Chinese consumer price figures surprised on the soft side with inflation falling in June and essentially unchanged from a year before.

The miss implies there is plenty of scope to ease monetary policy further, but also underlines the challenge Beijing faces in reflating its economy and avoiding a deflationary spiral.

The yuan pared early gains on the news, though Chinese blue chips were still up 0.7 percent on hopes for a loosening in regulations for the tech sector. Shares in Hong Kong’s Alibaba Group also joined the rally.

The gains in China helped MSCI’s broadest index of Asia-Pacific shares outside Japan firm 0.6 percent. Japan’s Nikkei eased 0.7 percent in the wake of a higher yen, while South Korea added 0.2 percent.

EUROSTOXX 50 futures dipped 0.1 percent while FTSE futures held steady.
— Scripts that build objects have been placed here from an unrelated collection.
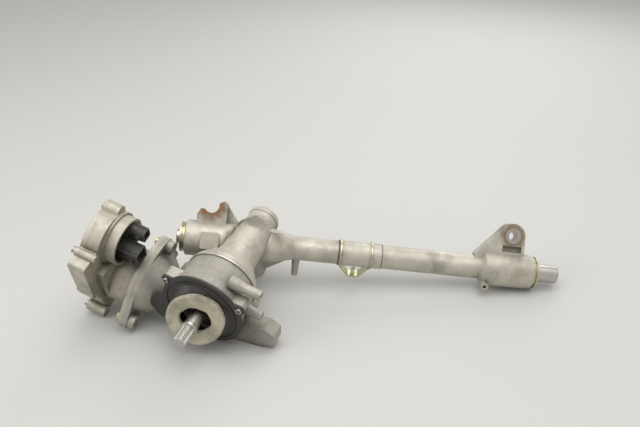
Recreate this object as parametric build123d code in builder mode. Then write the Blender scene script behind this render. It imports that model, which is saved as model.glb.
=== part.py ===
from build123d import *
import os
from math import acos, atan, atan2, cos, degrees, pi, radians, sin, tan

# Electric power steering rack with a single pinion. Millimetres, +Z up.
# The origin is the centre of the left boot seat's outer face, and the rack runs along +X.

os.makedirs("parts", exist_ok=True)

# ---------------------------------------------------------------- fits
RUN_FIT = 0.05            # radial clearance of a running fit
SEAT_FIT = 0.02           # radial clearance of a fixed fit
FACE_GAP = 0.3            # gap between faces that turn past each other

# ---------------------------------------------------------------- rack bar and its housing, along X
RACK_RADIUS = 13.0
RACK_LENGTH = 555.0
RACK_START = -6.0         # left end of the bar
RACK_NECK_RADIUS = 10.5
RACK_NECK_LENGTH = 14.0
RACK_THREAD_RADIUS = 7.0
RACK_THREAD_DEPTH = 22.0
TRAVEL_LEFT = 102.0
TRAVEL_RIGHT = 38.0
HOUSING_LENGTH = 516.0    # over the two boot seats
TUBE_RADIUS = 17.0
TUBE_BORE_RADIUS = 13.8
SLEEVE_START = 227.0
SLEEVE_LENGTH = 62.0
SLEEVE_RADIUS = 18.0
LEFT_BODY_RADIUS = 25.5
PAD_X = 43.0              # machined pad on the left body
PAD_LENGTH = 26.0
PAD_WIDTH = 24.0
PAD_RISE = 27.5
PAD_CORNER = 3.0
PAD_ANGLE = 28.0          # degrees that the pad faces above the level
NECK_START = 128.0        # where the pinion housing begins to taper into the tube
NECK_LENGTH = 34.0
RIGHT_BODY_RADIUS = 25.0
RIGHT_BODY_LENGTH = 76.0
RIGHT_BODY_TAPER = 6.0
LEFT_SEAT_RADIUS = 21.5
RIGHT_SEAT_RADIUS = 22.5
SEAT_LENGTH = 7.0
BOOT_ROOM_RADIUS = 25.5    # kept free round the rack for the tie rod and its boot
BOOT_ROOM_LENGTH = 260.0
RECESS_RADIUS = 20.5
RECESS_LEFT_DEPTH = 46.0
RECESS_RIGHT_DEPTH = 62.0
RING_DEPTH = 12.0         # how far a boot ring is pressed into its recess
RING_BORE_RADIUS = 18.0
BUSH_LENGTH = 16.0
GROOVE_WIDTH = 2.6
GROOVE_DEPTH = 1.4

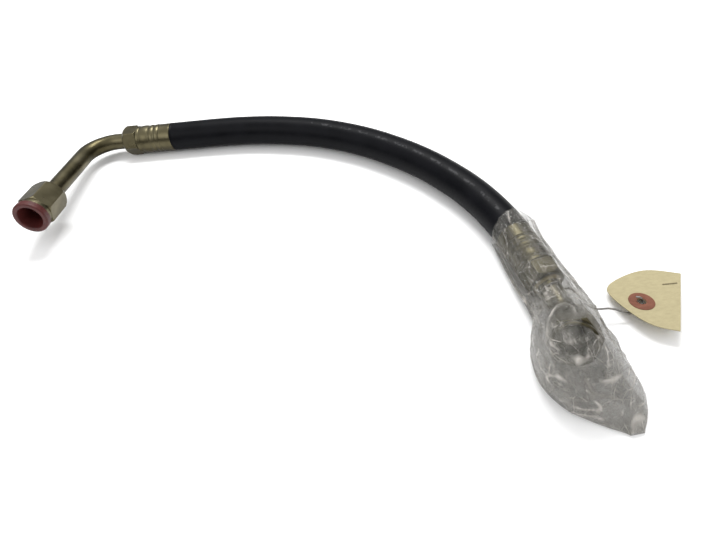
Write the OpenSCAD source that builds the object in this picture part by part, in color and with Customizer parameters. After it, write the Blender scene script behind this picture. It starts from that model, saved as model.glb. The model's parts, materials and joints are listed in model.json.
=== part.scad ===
// Hydraulic hose assembly: a two-braid rubber hose with a crimped swivel fitting on each end.
// End A is a 90 degree bent tube whose nut is closed by a dust plug.
// End B is a 45 degree bent tube covered by a clear bag, with a card tag on a wire.
// Frame: millimetres, +Z up, the assembly lies on the plane Z = 0.

/* [Hose] */
// Outside diameter of the rubber cover
hose_od = 22; // [21.6:0.1:22.4]
// Diameter over the outer wire braid
outer_braid_od = 18.6; // [18.2:0.1:19]
// Diameter between the two wire braids
inner_braid_od = 17.2; // [16.8:0.1:17.6]
// Outside diameter of the inner rubber tube
liner_od = 15.8; // [15.4:0.1:16.2]
// Bore of the hose
hose_bore = 12.7; // [12.6:0.1:13]

/* [Crimped ferrule and stem] */
// Length of each crimped ferrule
ferrule_length = 29.5; // [28:0.5:31]
// Length of the hexagonal collar on each stem
collar_length = 11.4; // [10:0.2:13]
// Width across the flats of the collar
collar_flats = 20.6; // [19.6:0.2:21.4]
// Bore through each stem
stem_bore = 9.5; // [8:0.5:10]

/* [Bent tubes] */
// Outside diameter of the steel tube
tube_od = 12.7; // [12.5:0.1:12.8]
// Bore of the steel tube
tube_bore = 9.5; // [8:0.5:10]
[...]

S&P 500 futures and Nasdaq futures both dipped 0.2 percent, adding to last week’s losses.

Earnings season starts later this week with JPMorgan Chase Citigroup Wells Fargo State Street and PepsiCo among the names reporting.

“Consensus expects a 9 percent year/year decline in S&P 500 EPS driven by flat sales growth and margin compression,” noted analysts at Goldman Sachs.
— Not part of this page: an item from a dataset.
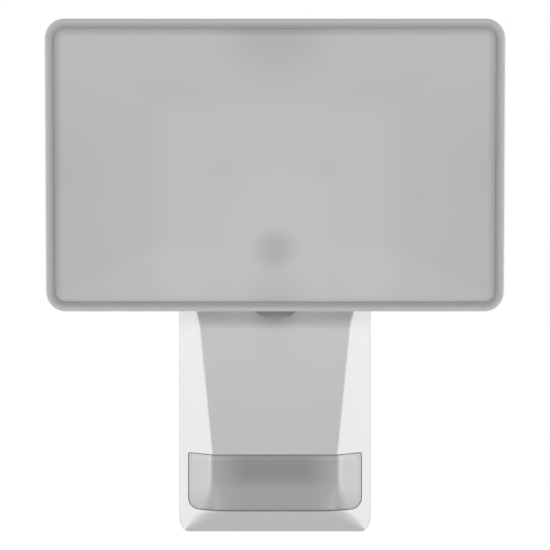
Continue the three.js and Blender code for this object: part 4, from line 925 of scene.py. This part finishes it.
def round_yoke(yoke):
    """Fills the yoke's lower edge out to an arc and takes its two lower corners off."""
    edge = [(YOKE_ROUND * math.sin(turn), -YOKE_ROUND * math.cos(turn), 0) for turn in YOKE_TURNS]
    carve(yoke, prism(edge, 6, 17.6, head_point), "UNION")
    for side in (-1, 1):
        corner = [(side * x, up, 0) for x, up in ((4.4, -15.5), (11, -15.5), (11, -8.4), (8.7, -10.6))]
        carve(yoke, prism(corner[::side], 4, 20, head_point))


def rounded_copy(node, width, angle=35):
    """A copy of a CAD node with merged corners, flat faces made whole and its edges rounded."""
    mesh = bmesh.new()
    mesh.from_mesh(frame["nodes"][node].data)
    bmesh.ops.remove_doubles(mesh, verts=mesh.verts, dist=2e-6)
    bmesh.ops.dissolve_limit(mesh, angle_limit=math.radians(1), verts=mesh.verts, edges=mesh.edges)
    obj = new_object(node + "_fine", mesh)
    if node == "head_yoke":
        round_yoke(obj)
    return soften(obj, width, segments=3, angle=angle)


copies = (
    ("head_yoke", 0.35, "head", yoke_aluminium_and_shade, "cast_aluminium"),
    ("neck_arm", 0.3, "base", cast_aluminium, "cast_aluminium"),
    ("wall_bracket", 0.35, "base", nylon, "nylon"),
    ("terminal_block", 0.25, "base", terminal_white, "terminal_white"),
    ("rear_cover", 0.3, "base", white_plastic, "white_plastic"),
)
for node, width, body, material, slot in copies:
    finish_piece(rounded_copy(node, width), body, material, slot, node)

# %% [markdown]
# ## Screws by Geometry Nodes
# All the screw heads are one tree: a dome with a cross recess and a shank, placed on points that
# know which way they face. One object per body holds the points, and the tree's inputs hold sizes.

# %% Geometry Nodes helpers
def new_tree(name, inputs):
    tree = bpy.data.node_groups.new(name, "GeometryNodeTree")
    tree.interface.new_socket("Geometry", in_out="INPUT", socket_type="NodeSocketGeometry")
    for label, kind, value in inputs:
        socket = tree.interface.new_socket(label, in_out="INPUT", socket_type=kind)
        if value is not None:
            socket.default_value = value
    tree.interface.new_socket("Geometry", in_out="OUTPUT", socket_type="NodeSocketGeometry")
    return tree, tree.nodes.new("NodeGroupInput"), tree.nodes.new("NodeGroupOutput")


def geo(tree, kind, settings=None, **values):
    node = tree.nodes.new("GeometryNode" + kind)
    for label, value in (settings or {}).items():
        setattr(node, label, value)
    for label, value in values.items():
        feed(tree, node.inputs[label.replace("_", " ")], value)
    return node


def vector_of(tree, x=0.0, y=0.0, z=0.0):
    node = tree.nodes.new("ShaderNodeCombineXYZ")
    for socket, value in zip(node.inputs, (x, y, z)):
        feed(tree, socket, value)
    return node.outputs[0]


def run_tree(obj, tree, **values):
    modifier = obj.modifiers.new(tree.name, "NODES")
    modifier.node_group = tree
    for item in tree.interface.items_tree:
        if item.in_out == "INPUT" and item.name in values:
            modifier[item.identifier] = values[item.name]
    return apply_modifiers(obj)


def screw_tree():
    tree, start, end = new_tree("Cross-head screws", [
        ("Head Radius", FLOAT, 0.0028), ("Head Height", FLOAT, 0.0018),
        ("Shank Radius", FLOAT, 0.0015), ("Length", FLOAT, 0.008),
        ("Material", "NodeSocketMaterial", None),
    ])
    get = start.outputs
    dome = geo(tree, "MeshUVSphere", Segments=24, Rings=12, Radius=get["Head Radius"])
    flat = maths(tree, "DIVIDE", get["Head Height"], get["Head Radius"])
    dome = geo(tree, "Transform", Geometry=dome.outputs["Mesh"], Scale=vector_of(tree, 1.0, 1.0, flat))
    keep = geo(tree, "MeshCube", Size=vector_of(tree, 1.0, 1.0, 1.0))
    keep = geo(tree, "Transform", Geometry=keep.outputs["Mesh"], Translation=(0, 0, 0.5))
    half = geo(tree, "MeshBoolean", {"operation": "INTERSECT", "solver": "EXACT"})
    tree.links.new(dome.outputs[0], half.inputs["Mesh 2"])
    tree.links.new(keep.outputs[0], half.inputs["Mesh 2"])
    long_arm = maths(tree, "MULTIPLY", get["Head Radius"], 1.15)
    thin_arm = maths(tree, "MULTIPLY", get["Head Radius"], 0.26)
    tall = maths(tree, "MULTIPLY", get["Head Height"], 1.2)
    cross = geo(tree, "MeshBoolean", {"operation": "DIFFERENCE", "solver": "EXACT"})
    tree.links.new(half.outputs[0], cross.inputs["Mesh 1"])
    for x, y in ((long_arm, thin_arm), (thin_arm, long_arm)):
        arm_cube = geo(tree, "MeshCube", Size=vector_of(tree, x, y, tall))
        lifted = geo(tree, "Transform", Geometry=arm_cube.outputs["Mesh"],
                     Translation=vector_of(tree, 0.0, 0.0, get["Head Height"]))
        tree.links.new(lifted.outputs[0], cross.inputs["Mesh 2"])
    shank = geo(tree, "MeshCylinder", Vertices=20, Radius=get["Shank Radius"], Depth=get["Length"])
    drop = maths(tree, "MULTIPLY", get["Length"], -0.5)
    shank = geo(tree, "Transform", Geometry=shank.outputs["Mesh"],
                Translation=vector_of(tree, 0.0, 0.0, drop))
    whole = geo(tree, "JoinGeometry")
    tree.links.new(cross.outputs[0], whole.inputs[0])
    tree.links.new(shank.outputs[0], whole.inputs[0])
    facing = geo(tree, "InputNamedAttribute", {"data_type": "FLOAT_VECTOR"}, Name="facing")
    turned = tree.nodes.new("FunctionNodeAlignRotationToVector")
    turned.axis = "Z"
    tree.links.new(facing.outputs["Attribute"], turned.inputs["Vector"])
    placed = geo(tree, "InstanceOnPoints", Points=get["Geometry"], Instance=whole.outputs[0],
                 Rotation=turned.outputs[0])
    real = geo(tree, "RealizeInstances", Geometry=placed.outputs[0])
    painted = geo(tree, "SetMaterial", Geometry=real.outputs[0], Material=get["Material"])
    tree.links.new(painted.outputs[0], end.inputs[0])
    return tree


screws = screw_tree()


def point_cloud(name, spots):
    """A mesh of loose points, each with the direction that it faces."""
    data = bpy.data.meshes.new(name)
    data.from_pydata([spot for spot, _ in spots], [], [])
    facing = data.attributes.new("facing", "FLOAT_VECTOR", "POINT")
    for index, (_, way) in enumerate(spots):
        facing.data[index].vector = way
    obj = bpy.data.objects.new(name, data)
    scene.collection.objects.link(obj)
    return obj


def make_screws(name, spots, body, nodes, head, height, shank, length):
    obj = point_cloud(name, spots)
    run_tree(obj, screws, **{
        "Head Radius": head * MM, "Head Height": height * MM, "Shank Radius": shank * MM,
        "Length": length * MM, "Material": zinc,
    })
    shade(obj, 35)
    return finish_piece(obj, body, zinc, "zinc_steel", *nodes)


# %% Place the screws
INTO_WALL = Vector((0, 1, 0))


def wall_screw_spots():
    spots = []
    for x, near, height in screw_places("rear_cover_screw", (1, 2, 3, 4)):
        spots.append((wall_point(x, near + 1.8, height), INTO_WALL))
    return spots


def side_screw_spots():
    spots = []
    for side, sign in (("left", -1), ("right", 1)):
        low, high = wall_box(f"housing_screw_{side}")
        outer = max(abs(low[0]), abs(high[0])) - 1.3
        spot = wall_point(sign * outer, (low[1] + high[1]) / 2, (low[2] + high[2]) / 2)
        spots.append((spot, Vector((sign, 0, 0))))
    return spots


def head_screw_spots():
    spots = []
    for stem, numbers in (("cover_screw", (1, 2, 3, 4)), ("yoke_screw", (1, 2))):
        for x, near, height in screw_places(stem, numbers, head_box):
            spots.append((head_point(x, near + 1.8, height), -HEAD_FORWARD))
    return spots


make_screws("rear_cover_screws_fine", wall_screw_spots(), "base",
            [f"rear_cover_screw_{n}" for n in (1, 2, 3, 4)], 2.8, 1.7, 1.5, 9.5)
make_screws("housing_screws_fine", side_screw_spots(), "base",
            ["housing_screw_left", "housing_screw_right"], 2.8, 1.2, 1.5, 7.5)
make_screws("head_screws_fine", head_screw_spots(), "head",
            [f"cover_screw_{n}" for n in (1, 2, 3, 4)] + ["yoke_screw_1", "yoke_screw_2"], 2.8, 1.7, 1.5, 6.5)
tilt_low, tilt_high = head_box("tilt_screw")
make_screws("tilt_screw_fine", [(head_point(tilt_high[0] - 2.2, 0, 0), Vector((1, 0, 0)))], "knuckle",
            ["tilt_screw"], 4.2, 2.1, 2.4, 25)

# %% [markdown]
# ## The setting dials
# Each dial is a shallow disc with a fluted rim, a slot for a screwdriver and a pointer notch cut into its
# face. The flutes are a wave in the radius, so the disc is lofted from rings that carry the wave.

# %% Dials
FLUTES = 24


def dial_ring(middle, radius, height, wave):
    points = []
    for step in range(FLUTES * 4):
        turn = 2 * math.pi * step / (FLUTES * 4)
        reach = radius - wave * (0.5 + 0.5 * math.cos(FLUTES * turn))
        x, depth = middle[0] + reach * math.cos(turn), middle[1] + reach * math.sin(turn)
        points.append(wall_point(x, depth, height))
    return points


def build_dial(node):
    low, high = wall_box(node)
    middle = ((low[0] + high[0]) / 2, (low[1] + high[1]) / 2)
    radius = (high[0] - low[0]) / 2
    bottom = low[2]
    rings = [
        dial_ring(middle, radius - 0.8, bottom, 0.0),
        dial_ring(middle, radius - 0.25, bottom + 0.25, 0.1),
        dial_ring(middle, radius, bottom + 0.8, 0.35),
        dial_ring(middle, radius, bottom + 2.6, 0.35),
        dial_ring(middle, 2.0, bottom + 2.6, 0.0),
        dial_ring(middle, 2.0, high[2], 0.0),
    ]
    obj = new_object(node + "_fine", loft(rings))
    slot = rectangle(middle[0] - 0.7, middle[0] + 0.7, bottom - 1, bottom + 1.1)
    carve(obj, prism(slot, middle[1] - radius * 0.62, middle[1] + radius * 0.62))
    pointer = [(middle[0] - 0.9, middle[1] + radius * 0.66), (middle[0] + 0.9, middle[1] + radius * 0.66),
               (middle[0], middle[1] + radius * 0.88)]
    rings = [[wall_point(x, depth, height) for x, depth in pointer] for height in (bottom - 1, bottom + 0.4)]
    carve(obj, new_object("tool", loft(rings)))
    return shade(obj, 40)


for stem in ("time", "light", "range"):
    finish_piece(build_dial(stem + "_dial"), stem + "_knob", white_plastic, "white_plastic", stem + "_dial")

# %% [markdown]
# ## Finishes on the pieces that keep their solids
# The inner pieces keep their CAD shape. Each one takes a finish in its material slot, because even a
# piece that is rarely seen shows through a gap or when the light is opened in another scene.

# %% Carried-over nodes
kept = {
    grey_rubber: ("cable_grommet", "rear_seal", "lens_seal", "neck_seal", "cover_seal", "vent_plug",
                  "head_gland"),
    black_plastic: ("time_pot", "light_pot", "range_pot", "light_sensor", "capacitor", "relay"),
    circuit_board: ("sensor_board", "dial_board", "driver_board"),
    led_white: ("led_board",),
    tape: ("transformer",),
    ferrite: ("choke",),
    sheath: ("supply_lead", "lead_in_base", "lead_in_head"),
    nylon: ("friction_washer_left", "friction_washer_right"),
    aluminium: ("heat_spreader",),
    gloss_white: ("reflector",),
    zinc: ("motion_sensor", "neck_screw_1", "neck_screw_2", "tilt_nut", "pan_pin_upper", "pan_pin_lower",
           "reflector_screw_1", "reflector_screw_2"),
}
for material, names in kept.items():
    for name in names:
        data = frame["nodes"][name].data
        data.materials.clear()
        data.materials.append(material)

# %% [markdown]
# ## Light and surroundings
# The white light is shown on white. Two tall soft boxes beside it and slightly behind brighten the
# chamfers and the sides, while a weaker one in front leaves the faces light grey.

# %% Floor, world and lights
def area_light(name, spot, target, size, power):
    data = bpy.data.lights.new(name, "AREA")
    data.shape = "RECTANGLE"
    data.size, data.size_y = size
    data.energy = power
    obj = bpy.data.objects.new(name, data)
    obj.location = spot
    obj.rotation_euler = (Vector(target) - Vector(spot)).to_track_quat("-Z", "Y").to_euler()
    scene.collection.objects.link(obj)
    return obj


def add_floor():
    mesh = bmesh.new()
    bmesh.ops.create_grid(mesh, x_segments=2, y_segments=2, size=1.6)
    bmesh.ops.translate(mesh, verts=mesh.verts, vec=(0, 0, FLOOR_HEIGHT))
    floor = new_object("floor", mesh)
    paper = moulded("floor_paper", grey(0.85), 0.8, grain=300.0, amount=0.02, bump=0.1)
    shader = paper.node_tree.nodes["Principled BSDF"]
    shader.inputs["Emission Color"].default_value = grey(1.0)
    shader.inputs["Emission Strength"].default_value = 0.45
    floor.data.materials.append(paper)
    floor.visible_diffuse = False


def add_world():
    world = bpy.data.worlds.new("studio")
    scene.world = world
    world.use_nodes = True
    tree = world.node_tree
    seen = tree.nodes.new("ShaderNodeLightPath").outputs["Is Camera Ray"]
    way = tree.nodes.new("ShaderNodeSeparateXYZ")
    feed(tree, way.inputs[0], tree.nodes.new("ShaderNodeTexCoord").outputs["Generated"])
    below = smooth_step(tree, way.outputs["Z"], -0.45, -0.95, AMBIENT, AMBIENT + TABLE_GLOW)
    plain = tree.nodes.new("ShaderNodeMix")
    feed(tree, plain.inputs["Factor"], seen)
    feed(tree, plain.inputs["A"], below)
    plain.inputs["B"].default_value = 1.0
    feed(tree, tree.nodes["Background"].inputs["Strength"], plain.outputs["Result"])
    tree.nodes["Background"].inputs["Color"].default_value = (1, 1, 1, 1)


FLOOR_HEIGHT = -0.36
AMBIENT = 0.24
TABLE_GLOW = 0.3
add_floor()
add_world()
middle = (0, -0.06, 0.05)
area_light("left_box", (-1.1, 0.1, 0.05), middle, (0.9, 1.4), 11.6)
area_light("right_box", (1.1, 0.1, 0.05), middle, (0.9, 1.4), 11.6)
area_light("front_box", (0, -2.2, 0.27), middle, (1.6, 0.22), 11.2)
scene.view_settings.view_transform = "Standard"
“We expect companies will be able to meet the low bar set by consensus,” they added.

“Negative EPS revisions for 2023 and 2024 appear to have bottomed and revision sentiment has improved.”

This week also has major data on US consumer prices which is forecast to show headline inflation slowed to its lowest level since early 2021 at 3.1 percent, with the core easing to 5.0 percent.

Markets still think the Federal Reserve is likely to hike rates later this month, but a weak CPI might lessen the risk of yet a further move in September.

Currently futures imply around a 90 percent probability of a rise to 5.25-5.5 percent this month, and a 24 percent chance of a move in September.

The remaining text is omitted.